In una conversazione difficile (e non solo per ragioni di lingua) Iqbal non dice mai esplicitamente di stare dalla parte di bin Laden. Ripete più volte che dell'America lui non si fida, "perché ha sempre preso in giro noi musulmani". Non ne fa però una questione di religione, "anche tanti italiani non sono d'accordo con la politica degli Stati uniti". Fosse stato in Pakistan in queste settimane Iqbal non avrebbe manifestato contro Musharraf. "E' stato costretto a schierarsi con gli Stati Uniti, non poteva fare diversamente. La conseguenza è che nel mio paese potrebbe scoppiare la guerra civile". Critica l'Islam "troppo stretto e chiuso" dei taleban, per lui le donne devono poter studiare e lavorare "però divise, senza mescolarsi con gli uomini come succede qui da voi". Iqbal, che è emigrato nove anni fa, progetta di tornare per la prima volta in Pakistan prima del Ramadan. Ora che ha il permesso di soggiorno può viaggiare e ha scritto a sua madre di scegliergli una sposa di cui lui, al momento, non conosce neppure il nome. La sposa resterà per un anno in Pakistan, "poi quando avrò un lavoro sicuro la farò venire in Italia". La moglie di Iqbal non andrà a lavorare fuori casa e "quando gli amici suoneranno il campanello entreranno solo se ci sarò io".
Andrea Tortelli fa servizio civile all'Ufficio immigrati della Cgil. E' contro la guerra, come tutti gli immigrati che si rivolgono allo sportello, "ma su bin Laden sono in minoranza". Cerca di convicerli che "è un criminale reo confesso", ma non c'è niente da fare, "lo difendono come una bandiera, uno che con i suoi miliardi pensa ai poveri". Si impuntano, come Iqbal, sulle "prove che non ci sono", non hanno gioito per la strage, "anzi ne ho visto tanti davvero commossi", ma sono contrari alla politica degli Stati Uniti e percepiscono bin Laden come "l'unico che ad essa si oppone". E' così anche per i non musulmani, conferma Andrea, la religione non spiega tutto. "E' la divisione tra chi ha il potere e chi non ce l'ha, tra chi è ricco e chi è povero. Io obietto che mettere la causa dei poveri nelle mani di un miliardario terrorista non è una grande idea. Ma i miei argomenti non fanno breccia".

Dopo i bombardamenti

Ibrahima Diallo è convinto che sia stata la guerra a accendere i "sentimenti" filo bin Laden tra gli immigrati (non ne sono altrettanto sicura). Da quando sono cominciati i bombardamenti "la gente è cambiata da così a così". Subito dopo gli attentati, oltre al dolore per i morti, "c'era paura e preoccupazione per le conseguenze che ci sarebbero state contro noi immigrati, per la caccia al musulmano". La guerra ha cambiato tutto. Il "messaggio" di bin Laden era noto da tempo, prima però faceva presa solo su esigue minoranze. "Adesso trova rispondenza anche tra chi, fino a qualche settimana fa, ignorava persino l'esistenza di bin Laden". Più si allarga la guerra, più i musulmani e i poveri del mondo "si schiereranno spontaneamente con bin Laden o con chi prenderà il suo posto". Bin Laden, in questo senso, ha vinto la sua battaglia anche se lo prenderanno: "ha seminato la paura e l'angoscia in tutto l'occidente ed è divento un leader riconosciuto tra i musulmani".

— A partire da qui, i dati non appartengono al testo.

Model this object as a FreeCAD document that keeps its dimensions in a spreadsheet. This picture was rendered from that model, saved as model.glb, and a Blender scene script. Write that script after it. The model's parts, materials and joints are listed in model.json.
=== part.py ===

Entra in ufficio un marocchino che in una fabbrica di Brescia ci ha rimesso la salute; intossicazione da piombo, deve fare la dialisi. E' uno di quelli che bin Laden non l'aveva mai sentito nominare. Dice che la "guerra non va bene, è pericolosa per tutti anche per noi che stiamo qui". Non difende l'uomo che dalla caverna ha dichiarato la guerra santa all'occidente, però da quella registrazione una cosa gli è rimasta impressa: "ha detto che i palestinesi hanno diritto a una loro terra e uno stato. E' una cosa giusta e l'America che ha tanto potere avrebbe dovuto risolvere da tempo il problema della Palestina".
In redazione a Milano troviamo una conferma a quel che abbiamo raccolto a Brescia. L'algerino che fa il pony express dice che bin Laden avrà pure i miliardi però "è troppo piccolo per aver fatto tutto questo. E poi quel giorno a New York 4 mila ebrei non si erano presentati al lavoro...". La fonte, questa volta, è un giornale algerino. Segue analogo tentativo per ricondurre alla ragione il nostro interlocutore che, allora, imbocca l'altra strada: "un vero musulmano non può averlo fatto". E all'obiezione che bin Laden, prima dell'11 settembre, aveva rivendicato altri attentati, la replica è "allora è un pazzo". Ma ci resta il forte dubbio che il nostro pony express abbia detto così per troncare il discorso e non esporsi oltre.
Alla disperazione per la guerra oggi aggiungiamo questo fardello di amarezza per i tanti che ci stanno vicini e che, all'improvviso, scopriamo lontani.